Idiom:  washed up


Idiom:  washed up

  • when someone's career is no longer successful

Note:  When using this idiom as an adjective (before a noun), remember to add a hyphen: washed-up.

Example sentences

— It's very common to see washed-up actors trying to become directors later in their careers.

— In Hollywood, it's hard to be a female actor because they consider you washed up by the time you reach 30.

— If you want to hear washed-up singers, go to your local community fair grounds where they often perform at local events.

— Many child actors' careers are washed up by the time they reach 18 and then they simply go on to attend college with their peers.

— With the advent of reality shows like "Big Brother," "Dancing with the Stars," and "Celebrity Rehab," many washed-up celebrities have a second chance to be on television. 

— After a tragic accident on the football field, the quarterback's career was washed up after just one season.

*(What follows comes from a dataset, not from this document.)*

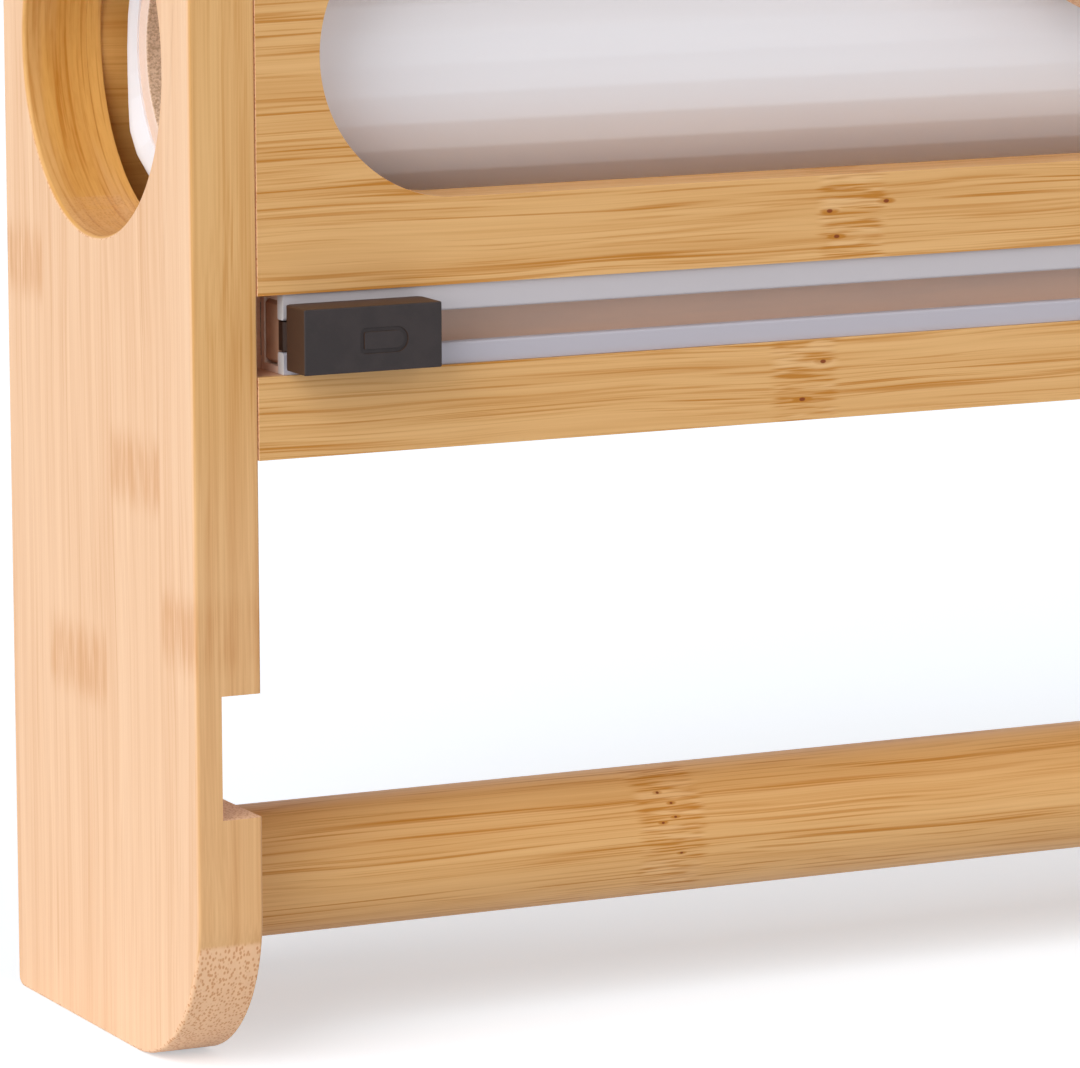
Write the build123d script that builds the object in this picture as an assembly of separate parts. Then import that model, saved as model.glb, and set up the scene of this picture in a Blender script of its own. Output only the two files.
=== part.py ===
from build123d import *
import os

# Cling film dispenser in laminated bamboo. Two side panels stand on rounded feet and carry a
# box for one roll of film, loaded through a round hole in either side. The film leaves by a
# long window and is cut by a small slider that runs in a rail below it. A loose bar between
# the feet carries a roll of kitchen paper, and drops into an L-shaped slot in each side.
#
# Millimetres. X runs to the right, Y to the back, Z up. The origin is the bottom centre of
# the whole object's box, so the feet stand on Z = 0.

# ---------------------------------------------------------------- driving dimensions
# Overall
width = 360.0              # over the two side panels
depth = 84.2               # front edge to back edge of a side panel
height = 225.8             # floor to the top of the sides and lid

# Side panels
side_t = 12.0
foot_r = 29.0              # round at the front of each foot
corner_r = 2.0             # the other three corners
side_bevel = 0.8           # on the outer edges and the mouth of the hole

# Box
front_t = 11.5
back_t = 9.0
liner_t = 2.9              # inner cheek glued to each side
floor_t = 12.0
box_h = 107.2              # height of the front and back panels
hole_wall = 0.55           # left between the loading hole and the chamber's front and back
hole_drop = 41.7           # from the top of the box down to the centre of the hole
edge_bevel = 0.5           # on the edges of the box boards and inside edges of the sides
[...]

— My parents are worried I'll be a washed-up dancer in just a few years so I've been enrolled in college part-time and will get my degree in 8 years.

— After her career in tennis was washed up due to injury, Andrea Yeager dedicated her life to public service, charities and philanthropy.

— While most gymnasts are washed up by age 21, many tennis players are still competing in their mid-30s.

— Many models end up washed up by their mid-20s and are discarded for younger, newer faces.